Am 23. März mußte die Deutsche Bahn (DB) fast den gesamten Schienengüterverkehr für mehrere Stunden einstellen, weil die Stromversorgung – das Unternehmen hat eigene Kraftwerke – so eingebrochen war, daß keine Kapazitäten für den Betrieb von Nicht-Personenzügen zur Verfügung standen. Die Logistikunternehmen, die den Güterverkehr auf der Schiene abwickeln, waren nicht vorgewarnt, und ihr Verband fordert eine Untersuchung des Vorfalls, da der Güterverkehr für die Industrienation und die Versorgung der Bevölkerung „systemrelevant“ sei, wie der Geschäftsführer des Netzwerks Europäischer Eisenbahnen (NEE), Peter Westenberger, betonte.
Der Beinahe-Stromausfall, der offenbar durch fehlende Einspeisung aus Solar- und Windkraftanlagen verursacht wurde, sollte ein Weckruf sein, daß die grünen Träume der Bundesregierung zu Energieverknappung auf breiter Front führen werden. In der Tat hat die für die Energieversorgung zuständige DB Energie viel in „grüne“ Energiequellen investiert, in der Illusion, der Schienenverkehr auf der Grundlage „erneuerbarer“ Energien hätte eine Zukunft.
Es gab und gibt viele Warnungen von Experten, daß diese Strategie direkt in die Katastrophe führt, aber die Regierungen haben nicht auf sie gehört. Die Bundesnetzagentur spricht bereits mit Vertretern der Industrie und der Energiewirtschaft über Krisenpläne für den Fall einer Gasversorgungskrise, u.a. über mögliche unvermeidbare Abschaltungen von Industrieanlagen.

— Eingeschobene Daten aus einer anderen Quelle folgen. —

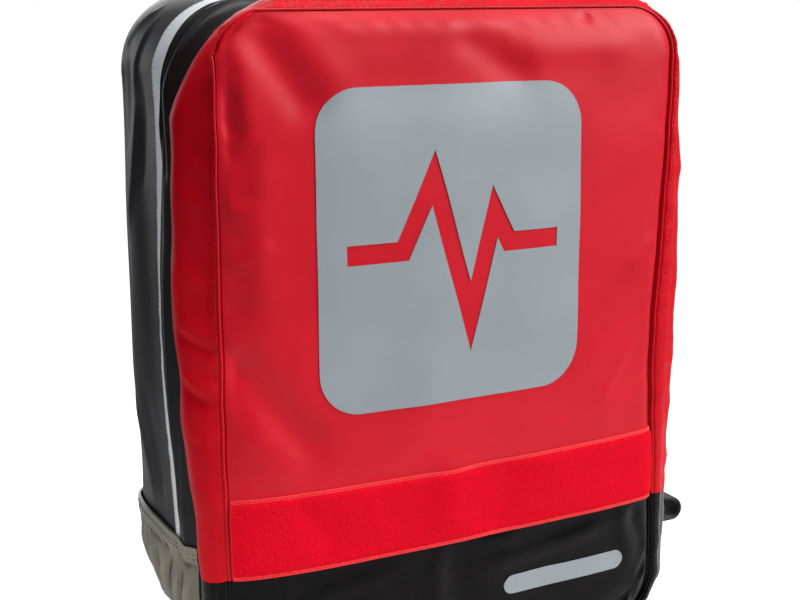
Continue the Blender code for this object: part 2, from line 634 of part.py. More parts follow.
def make_trim():
    """Strip, flaps and boot over the main compartment, and the welts beside the front seam."""
    rows = main_rows()
    strip_rear = row_at_depth(STRIP_SETBACK)
    strip_front = row_at_depth(STRIP_SETBACK - STRIP_WIDTH)
    trim_front = row_at_depth(TRIM_SETBACK)
    above_boot = upper_round(2 * GAP)
    skin_patch("reflective_strip", "reflective_grey", between(rows, strip_front, strip_rear),
               above_boot, GAP + STRIP_WALL, STRIP_WALL)
    flap_rows = between(rows, trim_front, strip_front)
    flap_rows[-1] = row_at_depth(STRIP_SETBACK - STRIP_WIDTH - GAP)
    skin_patch("main_flap", "black_tarpaulin", flap_rows, above_boot, GAP + FLAP_WALL, FLAP_WALL)
    skin_patch("boot", "boot_fabric", between(rows, trim_front, BOOT_END_ROW), lower_round(GAP),
               GAP + BOOT_WALL, BOOT_WALL)
    welt_rows = np.array(WELT_ROWS)
    skin_patch("seam_welt_red", "red_tarpaulin", welt_rows, upper_round(GAP),
               GAP + WELT_WALL, WELT_WALL)
    skin_patch("seam_welt_black", "black_tarpaulin", welt_rows, lower_round(GAP),
               GAP + WELT_WALL, WELT_WALL)
    over = full_round()
    flap_rows = between(pocket_rows(), row_at_depth(SIZES[BULGE_ROW, 0] - 0.35 * POCKET_FLAP_WIDTH),
                        row_at_depth(SIZES[BULGE_ROW, 0] + 0.65 * POCKET_FLAP_WIDTH))
    skin_patch("pocket_flap", "red_tarpaulin", flap_rows, over[(over >= 5.0) & (over <= 7.0)],
               GAP + FLAP_WALL, FLAP_WALL)


def back_points(x, z, lift=0.0):
    """Points of the back panel's face, with its padded middle."""
    _, half, top, low = (float(v) for v in section(np.array(float(BACK_ROW)))[:4])
    up = (z - low) / (top - low)
    raised = ((1 - soft_step(np.abs(x) / half, *PAD_SIDES)) * soft_step(up, *PAD_FOOT)
              * (1 - soft_step(up, *PAD_HEAD)))
    channel = 1 - PAD_CHANNEL[1] * np.exp(-(x / (PAD_CHANNEL[0] * half)) ** 2)
    y = MAIN_DEPTH + BACK_PAD_RISE * raised * channel + lift
    return np.stack([x, y, z], axis=-1)


def make_back():
    """Back panel inside the rim of the main gusset."""
    top, low = (float(v) for v in section(np.array(float(BACK_ROW)))[2:4])
    inset = WALL + RIM_GAP
    _, x, z = panel_grid(BACK_ROW, eased(-1.0, 1.0, 19), eased(low + inset, top - inset, 19), inset)
    sheet_solid("back_panel", "black_fabric", back_points(x, z), back_points(x, z, -WALL))


def make_side_loop():
    """Loop of webbing that stands out at the right, sewn in beside the pocket above the base."""
    middle_y = LOOP_SETBACK
    row = row_at_depth(middle_y + WEBBING_WIDTH / 2)
    root = float(skin(np.array(row), np.array(2.3))[0]) + BOOT_WALL + 2 * GAP
    turn = LOOP_HEIGHT / 2
    end_x = root + LOOP_REACH - turn
    angles = np.linspace(math.pi / 2, -math.pi / 2, 9)
    upper = [(root + (end_x - root) * s, turn + LOOP_ARCH * math.sin(math.pi * s)) for s in
             (0.0, 0.25, 0.5, 0.75)]
    bend = [(end_x + turn * math.cos(a) - 0.10 * turn * math.sin(a), turn * math.sin(a))
            for a in angles]
    lower = [(root + (end_x - root) * s, -turn) for s in (0.75, 0.5, 0.25, 0.0)]
    middle_z = JOINT_HEIGHT - LOOP_DROP
    path = np.array([(x, middle_y, middle_z + z) for x, z in upper + bend + lower])
    across = np.array([0.0, 1.0, 0.0])
    normals = planar_normals(path, across)
    sweep("side_loop", "webbing_black", path, normals, across, flat_profile(WEBBING_WIDTH, WEBBING_WALL))


def make_handle():
    """Grab handle of webbing on top, towards the back."""
    top = float(SIZES[MIDDLE_ROW, 2])
    base_z = top + GAP + HANDLE_WALL / 2
    half = HANDLE_SPAN / 2
    shares = np.linspace(-1.0, 1.0, 19)
    arch = [(half * s, base_z + HANDLE_RISE * (1 - s * s) ** 0.8) for s in shares]
    foot = [(-half - HANDLE_FOOT, base_z), (-half - HANDLE_FOOT / 2, base_z)]
    ends = [(-x, z) for x, z in foot[::-1]]
    middle_y = MAIN_DEPTH - HANDLE_FROM_BACK
    path = np.array([(x, middle_y, z) for x, z in foot + arch + ends])
    across = np.array([0.0, 1.0, 0.0])
    normals = planar_normals(path, across)
    sweep("grab_handle", "webbing_black", path, normals, across,
          flat_profile(WEBBING_WIDTH, HANDLE_WALL))


def strap_route(side):
    """Middle line of a padded strap, its normals and its width directions."""
    rows = np.array(STRAP_ROUTE)
    f = np.linspace(0.0, 1.0, 22)
    x = STRAP_TOP_X + (STRAP_END_X - STRAP_TOP_X) * smooth_curve(rows[:, 0], rows[:, 1], f)
    z = PACK_HEIGHT - STRAP_TOP_DROP - STRAP_DROP * smooth_curve(rows[:, 0], rows[:, 2], f)
    stand = STRAP_STAND * smooth_curve(rows[:, 0], rows[:, 3], f)
    y = MAIN_DEPTH + GAP + STRAP_WALL / 2 + stand
    path = np.stack([side * x, y, z], axis=-1)
    tangents = unit(np.gradient(path, axis=0))
    outward = np.array([0.0, 1.0, 0.0])
    normals = unit(outward - tangents * (tangents @ outward)[:, None])
    return path, tangents, normals


def make_strap(side, label):
    """Padded shoulder strap, its buckle, the tab that holds it and the webbing to the base."""
    path, tangents, normals = strap_route(side)
    profile = flat_profile(STRAP_WIDTH, STRAP_WALL, STRAP_WALL * STRAP_EDGE)
    start, narrowing = STRAP_NARROWING
    rings = []
    for i, (point, tangent, normal) in enumerate(zip(path, tangents, normals)):
        across = np.cross(tangent, normal)
        last = len(path) - 1
        narrow = 1.0 - narrowing * soft_step(i / last, start, 1.0)
        rings.append([point + across * a * narrow + normal * n for a, n in profile])
    rings = np.array(rings)
    sides = rings.shape[1]
    faces = [[i * sides + j, i * sides + (j + 1) % sides, (i + 1) * sides + (j + 1) % sides,
              (i + 1) * sides + j] for i in range(len(path) - 1) for j in range(sides)]
    faces.append(list(range(sides))[::-1])
    faces.append([(len(path) - 1) * sides + j for j in range(sides)])
    add_object("shoulder_strap_" + label, "black_fabric", rings.reshape(-1, 3), faces)

    run = tangents[-1] * np.array([1.0, 0.0, 1.0])
    down = run / np.linalg.norm(run)
    out = np.array([0.0, 1.0, 0.0])
    across = np.cross(down, out)
    tilt_cos, tilt_sin = math.cos(BUCKLE_TILT), math.sin(BUCKLE_TILT)
    along = down * tilt_cos - out * tilt_sin
    normal = out * tilt_cos + down * tilt_sin
    start = path[-1] + along * TAB_LENGTH

    bar = BUCKLE_WALL / 2
    ride = bar + GAP + WEBBING_WALL / 2
    window = WEBBING_WIDTH / 2 + BUCKLE_SIDE_GAP
    make_buckle(label, start, along, normal, across, window, bar)

    turn = np.linspace(math.pi / 2, -math.pi / 2, 7)
    hold = BUCKLE_BARS[0][1] - 2 * GAP
    tab = [(GAP - TAB_LENGTH, ride), (-TAB_LENGTH / 2, ride)]
    tab += [(hold + ride * math.cos(a), ride * math.sin(a)) for a in turn]
    tab += [(-TAB_LENGTH / 2, -ride), (GAP - TAB_LENGTH, -ride)]
    tab_path = np.array([start + along * s + normal * n for s, n in tab])
    sweep("buckle_tab_" + label, "webbing_black", tab_path, planar_normals(tab_path, across), across,
          flat_profile(WEBBING_WIDTH, WEBBING_WALL))

    centre = (BUCKLE_BARS[1][0] + BUCKLE_BARS[1][1]) / 2
    clear = BUCKLE_BARS[2][1] - centre + WEBBING_WALL
    web = [(centre + TAIL_LENGTH, ride * 1.6), (centre + TAIL_LENGTH * 0.6, ride * 1.3),
           (centre + clear, ride), (centre + clear / 2, ride)]
    web += [(centre - ride * math.cos(a), ride * math.sin(a)) for a in turn]
    web += [(centre + clear / 2, -ride), (centre + clear, -ride)]
    web_path = [start + along * s + normal * n for s, n in web]
    lift_off = web_path[-1]
    anchor = path[-1] + down * ANCHOR_REACH
    anchor[1] = MAIN_DEPTH + GAP + WEBBING_WALL / 2
    landing = anchor - down * ANCHOR_LENGTH
    reach = np.linalg.norm((landing - lift_off) * np.array([1.0, 0.0, 1.0]))
    for f in np.linspace(0.0, 1.0, 10)[1:]:
        ease = [(1 + 2 * f) * (1 - f) ** 2, f * (1 - f) ** 2, f * f * (3 - 2 * f), f * f * (f - 1)]
        web_path.append(lift_off * ease[0] + along * reach * ease[1] + landing * ease[2]
                        + down * reach * ease[3])
    web_path += [anchor - down * ANCHOR_LENGTH * s for s in (0.66, 0.33, 0.0)]
    web_path = np.array(web_path)
    sweep("lower_webbing_" + label, "webbing_black", web_path, planar_normals(web_path, across),
          across, flat_profile(WEBBING_WIDTH, WEBBING_WALL))


def make_buckle(label, start, along, normal, across, window, bar):
    """Ladder-lock buckle: two rails joined by three bars, the middle one thinner."""
    side_marks = np.array([-window - BUCKLE_RAIL, -window, window, window + BUCKLE_RAIL])
    run_marks = np.array([s for b in BUCKLE_BARS for s in b[:2]])
    half_wall = np.array([bar * b[2] for b in BUCKLE_BARS for _ in range(2)])
    keep = np.ones((5, 3), bool)
    keep[1, 1] = keep[3, 1] = False
    outer, inner = [], []
    for s, h in zip(run_marks, half_wall):
        heights = np.array([bar, h, h, bar])
        base = start + along * s
        outer.append([base + across * w + normal * n for w, n in zip(side_marks, heights)])
        inner.append([base + across * w - normal * n for w, n in zip(side_marks, heights)])
    sheet_solid("strap_buckle_" + label, "black_plastic", np.array(outer), np.array(inner), keep=keep)


def stand_at_origin():
    """Moves every piece so that the origin lies at the middle of the whole pack's base."""
    nodes = [o for o in bpy.context.scene.objects if o.type == "MESH"]
    points = np.concatenate([[v.co[:] for v in o.data.vertices] for o in nodes])
    low, high = points.min(axis=0), points.max(axis=0)
    shift = np.array([-(low[0] + high[0]) / 2, -(low[1] + high[1]) / 2, -low[2]])
    for node in nodes:
        for vertex in node.data.vertices:
            vertex.co = vertex.co[0] + shift[0], vertex.co[1] + shift[1], vertex.co[2] + shift[2]


def smooth_cloth():
    """Smooth shading with crisp edges where walls turn."""
    for node in bpy.context.scene.objects:
        node.data.shade_smooth()
        node.data.set_sharp_from_angle(angle=math.radians(38))


clear_scene()
make_gussets()
make_front()
make_trim()
make_back()
make_side_loop()
make_handle()
make_strap(1.0, "right")
make_strap(-1.0, "left")
stand_at_origin()
smooth_cloth()
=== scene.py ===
"""Looks of the medical backpack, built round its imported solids.

The cloth is one surface, skin(), lofted through the rows of SECTIONS as the solids are. Every cloth
piece is a patch of it with relief for folds and puckers. Lengths are in metres, in the pack's own
frame: x from its middle, y from the valley behind the pocket, z from the ground. make() moves each
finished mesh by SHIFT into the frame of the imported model.
"""
import math

import bpy
import numpy as np
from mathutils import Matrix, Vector


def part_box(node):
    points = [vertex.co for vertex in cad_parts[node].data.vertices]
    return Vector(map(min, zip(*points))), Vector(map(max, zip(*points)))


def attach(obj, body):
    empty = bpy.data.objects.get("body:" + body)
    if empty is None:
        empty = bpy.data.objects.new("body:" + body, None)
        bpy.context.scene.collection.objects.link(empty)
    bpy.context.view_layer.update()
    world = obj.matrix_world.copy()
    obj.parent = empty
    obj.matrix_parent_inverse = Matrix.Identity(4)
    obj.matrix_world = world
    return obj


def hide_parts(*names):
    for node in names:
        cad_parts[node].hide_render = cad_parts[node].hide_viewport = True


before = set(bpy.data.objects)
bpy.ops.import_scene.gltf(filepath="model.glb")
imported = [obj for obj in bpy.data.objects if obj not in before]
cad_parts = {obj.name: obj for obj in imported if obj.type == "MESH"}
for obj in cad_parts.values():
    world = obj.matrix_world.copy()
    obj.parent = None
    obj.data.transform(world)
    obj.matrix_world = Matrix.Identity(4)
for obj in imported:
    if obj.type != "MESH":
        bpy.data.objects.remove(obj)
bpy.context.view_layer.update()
HANDLE_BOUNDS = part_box("grab_handle")
SHIFT = np.array([(HANDLE_BOUNDS[0].x + HANDLE_BOUNDS[1].x) / 2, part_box("divider_panel")[0].y, 0.0])

# Sizes of the pack, as in the solids
PACK_WIDTH, POCKET_WIDTH, FRONT_WIDTH = 0.354, 0.370, 0.322
PACK_HEIGHT, JOINT_HEIGHT = 0.456, 0.100
MAIN_DEPTH, POCKET_DEPTH = 0.134, 0.053
CORNER_RADIUS, BASE_RADIUS, BASE_SHARE = 0.050, 0.096, 0.94
WALL, BOOT_WALL, GAP = 0.0020, 0.0018, 0.0003
SIDES = (-1, 1)
FACING_BACK, UPWARD = np.array([0.0, 1.0, 0.0]), np.array([0.0, 0.0, 1.0])
IN_BACK_PLANE = np.array([1.0, 0.0, 1.0])
STRIP_SETBACK = 0.028
BAND_HEIGHT = 0.0525
WEBBING_WIDTH, WEBBING_WALL = 0.025, 0.0018
# Height of the front panel's shoulder beside its seam and of the crown in its middle
FRONT_SHOULDER, FRONT_CROWN = 0.0065, 0.0080
# Distance in which the shoulder rises from the left, right, top and low seam
SHOULDER_REACHES = (0.0150, 0.0045, 0.0115, 0.0080)

# Cross-sections from the front seam to the back seam, as shares of the sizes above
SECTIONS = (
    # depth, width, top, low, joint, top_left, top_right, base
    (-1.000, 1.000, 0.978, 0.018, 1.015, 0.60, 0.68, 0.36),
    (-0.906, 0.946, 0.991, 0.005, 0.990, 1.24, 1.00, 0.44),
    (-0.660, 1.000, 1.000, -0.003, 0.980, 1.76, 1.28, 0.50),
    (-0.283, 0.973, 0.996, -0.002, 0.980, 1.76, 1.32, 0.54),
    (0.000, 0.949, 0.974, 0.022, 0.990, 1.24, 1.20, 0.62),
    (0.097, 0.966, 0.987, 0.006, 1.010, 1.08, 1.08, 0.73),
    (0.209, 0.983, 0.993, -0.002, 1.020, 1.00, 1.00, 0.83),
    (0.522, 1.000, 1.000, -0.004, 1.040, 1.00, 1.00, 1.00),
    (0.761, 0.980, 1.000, 0.008, 1.010, 1.08, 1.08, 1.00),
    (0.925, 0.927, 0.978, 0.048, 0.980, 1.08, 1.08, 0.92),
    (1.000, 0.842, 0.952, 0.088, 0.970, 1.00, 1.00, 0.80),
)
FRONT_ROW, VALLEY_ROW, BACK_ROW = 0, 4, 10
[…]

Die Aussicht auf eine Energierationierung, verstärkt durch die Gefahr eines vollständigen Ausfalls des russischen Erdgases, läßt Befürworter der Kernenergie mit Forderungen nach einem Stopp oder sogar einer Umkehr der Ausstiegsstrategie der Regierung an die Öffentlichkeit treten. Am Tag nach der DB-Katastrophe bot die Bildzeitung eine Plattform für solche Forderungen und schrieb: „Nach Frankreich, Niederlande und Belgien wollen auch die Briten mehr AKW-Strom produzieren. Konkret plant Premier Boris Johnson den Bau von sechs neuen Meilern! Begründung: unabhängiger vom Erdgas werden! Und Deutschland? Schaltet Ende 2022 seine letzten drei Meiler ab!“
Laut der deutschen Boulevardzeitung hat der Branchenverband KernD (ehemals Deutsches Atomforum) der Regierung bereits angeboten, diese drei Kraftwerke weiter zu betreiben. Prof. Jörg Starflinger von der Universität Stuttgart wird zitiert, diese Anlagen seien „gut in Schuß, könnten problemlos noch mehrere Jahre weiterbetrieben werden“.

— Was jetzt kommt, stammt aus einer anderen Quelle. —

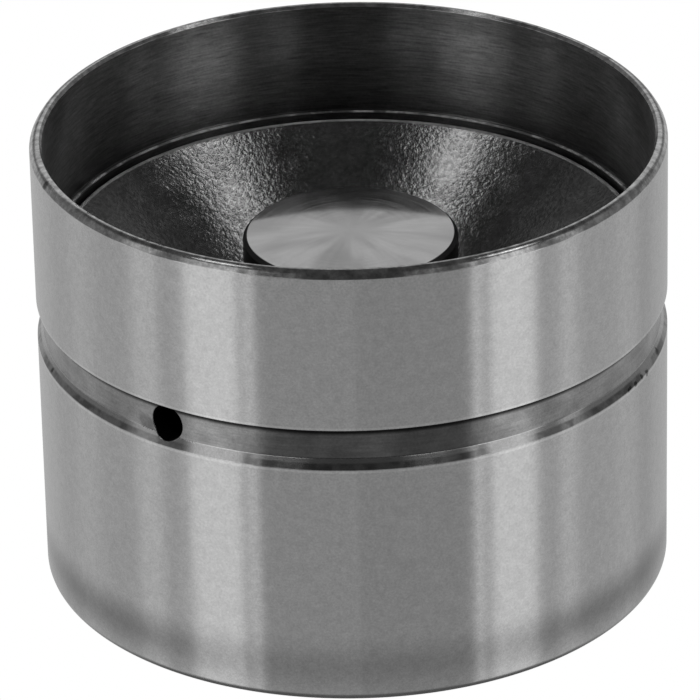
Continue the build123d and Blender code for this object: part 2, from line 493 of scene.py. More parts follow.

Innerhalb der CDU fordert die Mittelstandsvereinigung (MIT), die drei Ende 2021 abgeschalteten Reaktoren wieder ans Netz zu bringen und die Laufzeiten der drei aktiven Reaktoren um bis zu zehn Jahre zu verlängern. Ministerpräsident Markus Söder aus Bayern, wo einer der drei verbliebenen Reaktoren steht, sagte gegenüber Bild: „Deutschland darf nicht unüberlegt abschalten. Ohne Atomstrom wird es kalt und teuer im nächsten Winter. Als Brücke braucht es die Kernenergie noch für mindestens drei Jahre.“
Der deutsche Industrie- und Klimaschutzminister Robert Habeck (Grüne) hat Voralarm nach dem nationalen Notfallplan zur Gasversorgung ausgelöst. Dieser Plan sieht drei Stufen vor: Voralarm, Alarm und Notfall. Auf der ersten Stufe wird eine Arbeitsgruppe eingerichtet, die die Situation beobachtet und beschließen kann, einigen Endverbrauchern die Energieversorgung zu entziehen. Dazu muß jedoch die dritte Stufe (Notfall) erreicht werden. In diesem Fall sollen die Haushalte weiterhin mit Gas beliefert werden, aber einige Großkunden aus der Industrie würden kein oder nur eine reduzierte Menge erhalten.